10. Law laid down by the Apex Court in the case of Fiona Shrikhande and Another vs. State of Maharashtra, 2013 (3) GLH 107 in which Para 13 is observed as under: “13. Section 504 IPC comprises of the following ingredients viz. (a) intentional insult, (b) the insult must be such as to give provocation to the person insulted and (c) the accused must intend or know that such provocation would cause another to break the public peace or to commit any other offence. The intentional insult must be of such a degree that should provoke a person to break the public peace or to commit any other offence. The person who intentionally insults intending or knowing it to be likely that it will give provocation to any other person and such provocation will cause to break the public peace or to commit any other offence, in such a situation, the ingredients of Section 504 are satisfied.
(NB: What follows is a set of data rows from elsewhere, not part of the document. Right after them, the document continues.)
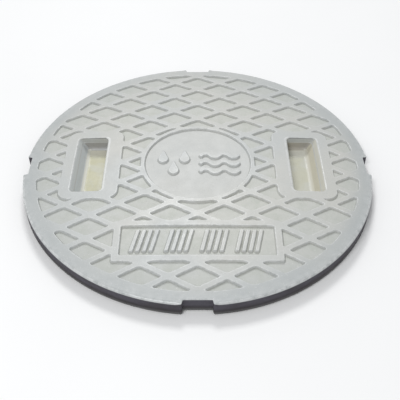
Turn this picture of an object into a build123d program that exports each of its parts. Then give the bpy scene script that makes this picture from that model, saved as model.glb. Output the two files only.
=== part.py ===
from build123d import *
import os
from math import asin, atan, cos, radians, sin, sqrt, tan

os.makedirs("parts", exist_ok=True)

# ---------------------------------------------------------------------------
# Round composite pit cover, 450 mm across, crowned top with a raised diamond
# tread, two hand pockets, a round emblem and a rectangular panel.
# +Z up, millimetres. Origin: centre of the flat face it rests on (the
# underside of the rubber seat ring). The panel is towards -Y.
# ---------------------------------------------------------------------------

# --- driving dimensions ----------------------------------------------------
cover_d = 450.0          # outside diameter of the slab
seat_proud = 1.5         # rubber seat ring stands this far below the slab
rim_h = 17.0             # slab thickness at the rim, to the rim-top plane
crown_rise = 10.0        # rise of the crown at the centre above that plane
crown_r = 246.4          # radius where the crown's sphere meets that plane
rim_edge_r = 3.0         # rounding of the top outer edge
relief = 3.2             # height of the tread above the recess floors

pitch_x = 32.625         # half pitch of the diamond tread, left to right
pitch_y = 18.72          # half pitch of the diamond tread, front to back
rib_w = 7.0              # width of a tread rib
tread_r = 208.0          # the tread stops here; a plain band runs outside

notch_w = 34.6           # the four rim notches
notch_depth = 6.4

ring_in_r = 68.9         # raised ring around the emblem
ring_out_r = 74.0

panel_w = 197.4          # raised frame of the front panel, outside
panel_y0, panel_y1 = -165.5, -105.0
panel_in_w = 181.0       # and inside
panel_in_y0, panel_in_y1 = -157.5, -113.0

pad_x0, pad_x1 = 100.0, 174.5   # smooth pads around the hand pockets
pad_half_l = 65.5
pad_corner = 14.0

open_x0, open_x1 = 121.0, 160.9  # hand pocket opening at the top surface
open_half_l = 51.9
open_corner = 5.0
pocket_depth = 19.4      # below the top surface
foot_x = 149.0           # where the sloping outer wall meets the floor
grip_x0 = 107.0          # fingers reach in under the lip as far as this

cup_wall = 3.0
cup_floor = 3.0
cup_corner = 6.5
foot_r = 8.0              # rounding where the sloping wall meets the floor
gasket_h = 1.5
flange_x0, flange_x1 = 90.0, 173.0
flange_half_l = 69.0
fit_gap = 0.4

screw_d = 4.9
screw_head_d = 9.2
screw_pts = [(97.0, 62.0), (97.0, 0.0), (97.0, -62.0),
             (166.5, 62.0), (166.5, 0.0), (166.5, -62.0)]
insert_od = 8.0
insert_id = 5.0
insert_l = 8.0

seat_r0, seat_r1 = 203.0, 213.0
seat_groove = 2.5

rod_d = 5.0
hoop_r = 197.0
rod_reach = 193.0

# --- levels ----------------------------------------------------------------
z_under = seat_proud
z_rim = z_under + rim_h
z_crown = z_rim + crown_rise
sphere_r = (crown_r ** 2 + crown_rise ** 2) / (2 * crown_rise)
cover_r = cover_d / 2


def crown_z(r):
    """Height of the raised surface at a distance r from the axis."""
    return z_crown - (sphere_r - sqrt(sphere_r ** 2 - r ** 2))


z_land = z_rim - 1.0                 # flat ceiling over each pocket cup
z_cup_top = z_land - gasket_h
z_surf_pocket = crown_z(open_x1)
z_floor = z_surf_pocket - pocket_depth
z_flange = z_floor - cup_floor
slope = (open_x1 - foot_x) / (z_surf_pocket - z_floor)


def wall_x(z):
    """X of the sloping outer pocket wall at height z."""
    return foot_x + slope * (z - z_floor)


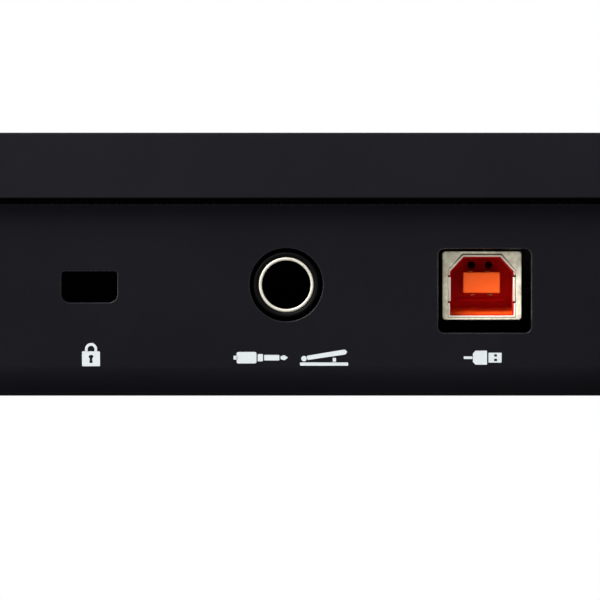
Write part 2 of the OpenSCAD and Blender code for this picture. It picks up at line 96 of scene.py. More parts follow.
def soft_sun(name, towards, strength, spread):
    """A wide, even light from one direction, which lights the whole floor alike."""
    data = bpy.data.lights.new(name, "SUN")
    data.energy = strength
    data.angle = math.radians(spread)
    light = bpy.data.objects.new(name, data)
    bpy.context.scene.collection.objects.link(light)
    light.rotation_euler = Vector(towards).to_track_quat("Z", "Y").to_euler()
    return light


FILL_TARGET, FILL_SIZE, FILL_COLOUR = (-0.05, 0.09, 0.70), (0.9, 0.9), (1.0, 0.99, 0.99)
key_light = area_light("key_light", (0.50, 0.62, 1.60), (-0.03, 0.09, 0.71), (0.9, 0.7), 28,
                       (1.0, 0.99, 0.98))
left_fill = area_light("left_fill", (1.7, 1.3, 1.0), FILL_TARGET, FILL_SIZE, 19, FILL_COLOUR)
right_fill = area_light("right_fill", (-1.7, 1.2, 0.9), FILL_TARGET, FILL_SIZE, 5, FILL_COLOUR)
soft_sun("top_sun", (0.1, 0.1, 1), 1.9, 60)
soft_sun("front_sun", (-0.55, -0.75, 0.65), 1.6, 45)
soft_sun("side_sun", (0.95, -0.25, 0.35), 0.5, 40)

# The camera sees a white background, while the light that comes from it is weak.
world = bpy.data.worlds.new("world")
bpy.context.scene.world = world
world.use_nodes = True
nodes, links = world.node_tree.nodes, world.node_tree.links
nodes.clear()
world_out = nodes.new("ShaderNodeOutputWorld")
seen = nodes.new("ShaderNodeBackground")
seen.inputs["Color"].default_value = (1, 1, 1, 1)
seen.inputs["Strength"].default_value = 1.0
shining = nodes.new("ShaderNodeBackground")
shining.inputs["Color"].default_value = (0.93, 0.96, 1.0, 1)
shining.inputs["Strength"].default_value = 0.10
ray = nodes.new("ShaderNodeLightPath")
choose = nodes.new("ShaderNodeMixShader")
links.new(ray.outputs["Is Camera Ray"], choose.inputs[0])
links.new(shining.outputs[0], choose.inputs[1])
links.new(seen.outputs[0], choose.inputs[2])
links.new(choose.outputs[0], world_out.inputs["Surface"])
bpy.context.scene.view_settings.view_transform = "Standard"


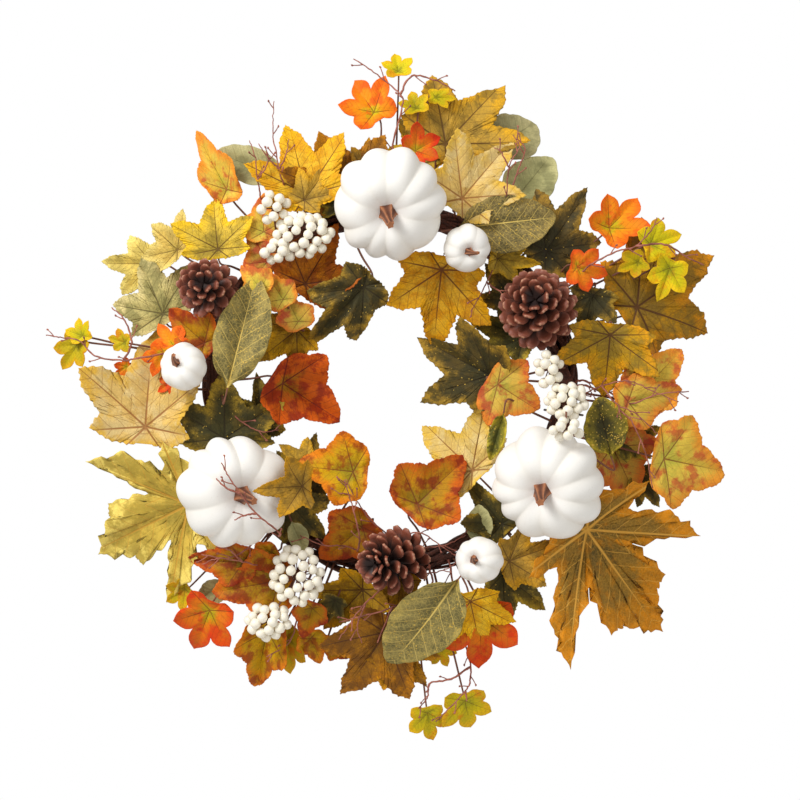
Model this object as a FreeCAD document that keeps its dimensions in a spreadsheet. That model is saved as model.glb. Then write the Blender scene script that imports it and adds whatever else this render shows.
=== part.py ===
import FreeCAD, Part
import math
import os

# Harvest door wreath. Millimetres. The origin is the centre of the vine ring in the plane of the door:
# +X to the right, +Z up, and the wreath's front faces -Y, so every piece hangs in front of y = 0.
# Depths below are distances in front of the door, so a depth of 60 lies at y = -60.

SIZES = {
    "ring_radius": 155.0,         # door wreath base: centre line of the vine bundle
    "bundle_depth": 21.0,         # centre of the bundle in front of the door
    "cane_radius": 5.0,
    "cane_pitch": 10.6,           # from the middle cane to each cane around it
    "tie_ring_radius": 17.0,      # binding wire round the bundle
    "tie_wire_radius": 1.0,
    "loop_collar_radius": 18.6,   # hanging loop's collar, free on the bundle
    "loop_wire_radius": 1.25,
    "loop_neck_length": 12.0,
    "loop_eye_radius": 8.5,
    "leaf_thickness": 0.8,
    "dome_rise": 0.0015,          # how fast the leaves fall back from the ring's centre line
    "stalk_radius": 0.9,
    "stalk_foot_depth": 33.0,     # leaf stalks end this deep among the canes
    "large_pumpkin_radius": 50.0,
    "large_pumpkin_half_height": 33.0,
    "large_pumpkin_depth": 86.0,
    "small_pumpkin_radius": 20.5,
    "small_pumpkin_half_height": 17.0,
    "small_pumpkin_depth": 82.0,
    "pumpkin_groove": 0.055,      # groove depth between lobes, as part of the radius
    "pick_radius": 1.6,           # wooden pick in a pumpkin's back
    "pick_aside": 8.0,            # the pick stands beside the pumpkin's middle, clear of the loop
    "pick_grip": 9.0,             # how far a pick goes into the foam
    "berry_radius": 4.6,
    "twig_radius": 1.0,
    "cone_scale_thickness": 2.2,
}

PUMPKIN_LOBES = 10
CANES_AROUND = 6
TIE_ANGLES = (45, 124, 203, 264, 309, 352)

# One half of each leaf outline, from the tip round to the stalk: the angle from the midrib in degrees
# and the distance from the stalk's end as a part of the leaf's length.
HALF_OUTLINES = {
    "maple": [(0, 1.0), (13, 0.70), (25, 0.50), (37, 0.68), (50, 0.84), (63, 0.60), (77, 0.42),
              (97, 0.54), (122, 0.34), (155, 0.20)],
    "lobed": [(0, 1.0), (13, 0.66), (24, 0.70), (36, 0.24), (49, 0.86), (66, 0.56), (80, 0.24),
              (97, 0.54), (128, 0.24), (160, 0.13)],
    "grape": [(0, 1.0), (14, 0.80), (30, 0.60), (48, 0.60), (68, 0.68), (84, 0.52), (112, 0.44),
              (150, 0.26)],
    "ivy": [(0, 1.0), (22, 0.55), (50, 0.84), (76, 0.46), (118, 0.56), (155, 0.28)],
    "oval": [(0, 1.0), (7.6, 0.91), (18.9, 0.74), (30, 0.58), (40, 0.39), (49, 0.18)],
}

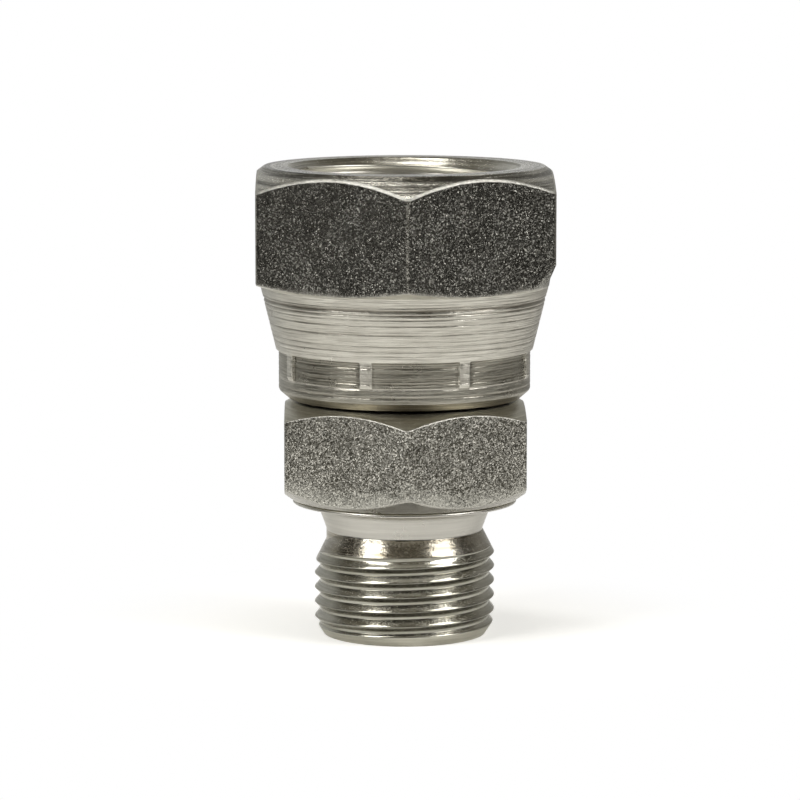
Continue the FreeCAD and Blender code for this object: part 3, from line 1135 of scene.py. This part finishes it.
def soft_box(name, azimuth, elevation, width, height, power):
    """Area lamp that faces the middle of the object, azimuth 0 being the camera's side."""
    lamp = bpy.data.lights.new(name, "AREA")
    lamp.shape = "RECTANGLE"
    lamp.size, lamp.size_y = width * MM, height * MM
    lamp.energy = power
    lamp.color = lamp_colour
    turn, climb = math.radians(azimuth), math.radians(elevation)
    away = Vector((math.sin(turn) * math.cos(climb), -math.cos(turn) * math.cos(climb), math.sin(climb)))
    aim = Vector((0, 0, 0.5 * nut_top_z * MM))
    box = placed(name, lamp)
    box.location = aim + away * lamp_distance * MM
    box.rotation_mode = "QUATERNION"
    box.rotation_quaternion = away.to_track_quat("Z", "Y")
    box.visible_camera = False


def studio_world():
    """White backdrop, which the metal shows too, in a room with a pale back and a dim front."""
    world = bpy.data.worlds.new("studio")
    bpy.context.scene.world = world
    world.use_nodes = True
    tree = world.node_tree
    tree.nodes.clear()
    x, y, z = split(output(tree, "ShaderNodeTexCoord", out="Generated"))
    front = ramped(y, 0.60, 0.05)
    up = ramped(z, 0.45, 0.75)
    right = ramped(x, -0.2, 0.8)
    dim = mixed(up, dim_front, front_ceiling)
    pale = mixed(up, mixed(right, left_wall, right_wall), back_ceiling)
    room = output(tree, "ShaderNodeBackground", Color=mixed(front, pale, dim))
    backdrop = output(tree, "ShaderNodeBackground", Color=white)
    mirrored = maths("MAXIMUM", ray_is(tree, "Glossy"), ray_is(tree, "Transmission"))
    seen = maths("MAXIMUM", ray_is(tree, "Camera"), mirrored * ramped(y, backdrop_share, 1.0))
    both = output(tree, "ShaderNodeMixShader", in_0=seen, in_1=room, in_2=backdrop)
    put(tree, "ShaderNodeOutputWorld", Surface=both)


def studio_camera():
    """Camera where the photograph was taken from, found from the object's own edges."""
    data = bpy.data.cameras.new("studio_camera")
    data.sensor_width = sensor_width
    data.lens = focal_pixels / frame_pixels * sensor_width
    data.clip_start, data.clip_end = 0.01, 10.0
    camera = placed("studio_camera", data)
    side = math.radians(camera_azimuth)
    place = Vector((-math.sin(side) * camera_distance, -math.cos(side) * camera_distance, camera_height))
    camera.location = place * MM
    swing = math.atan(axis_offset_pixels / focal_pixels)
    camera.rotation_euler = (math.radians(90 - camera_pitch), 0, swing - side)
    bpy.context.scene.camera = camera


stem_piece()
nut_piece()
floor_piece()
for name, place in soft_boxes.items():
    soft_box(name, *place)
studio_world()
studio_camera()
bpy.context.scene.view_settings.view_transform = "Standard"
One of the essential elements constituting the offence is that there should have been an act or conduct amounting to intentional insult and the mere fact that the accused abused the complainant, as such, is not sufficient by itself to warrant a conviction under Section 504 IPC.” 11. Based on the facts and circumstances of the case, this Court has no hesitation in holding that in absence of ingredients of intentional insult of to such a degree that it could provoke a person to break public peace or committee any offence to continuation of proceedings would be miscarriage of justice. 12. For the foregoing reasons, this application is allowed. The impugned FIR being II - C.R. No. 48 of 2014 registered with Valiya Police Station, District Bharuch is quashed with all consequential proceedings. Rule is made absolute accordingly.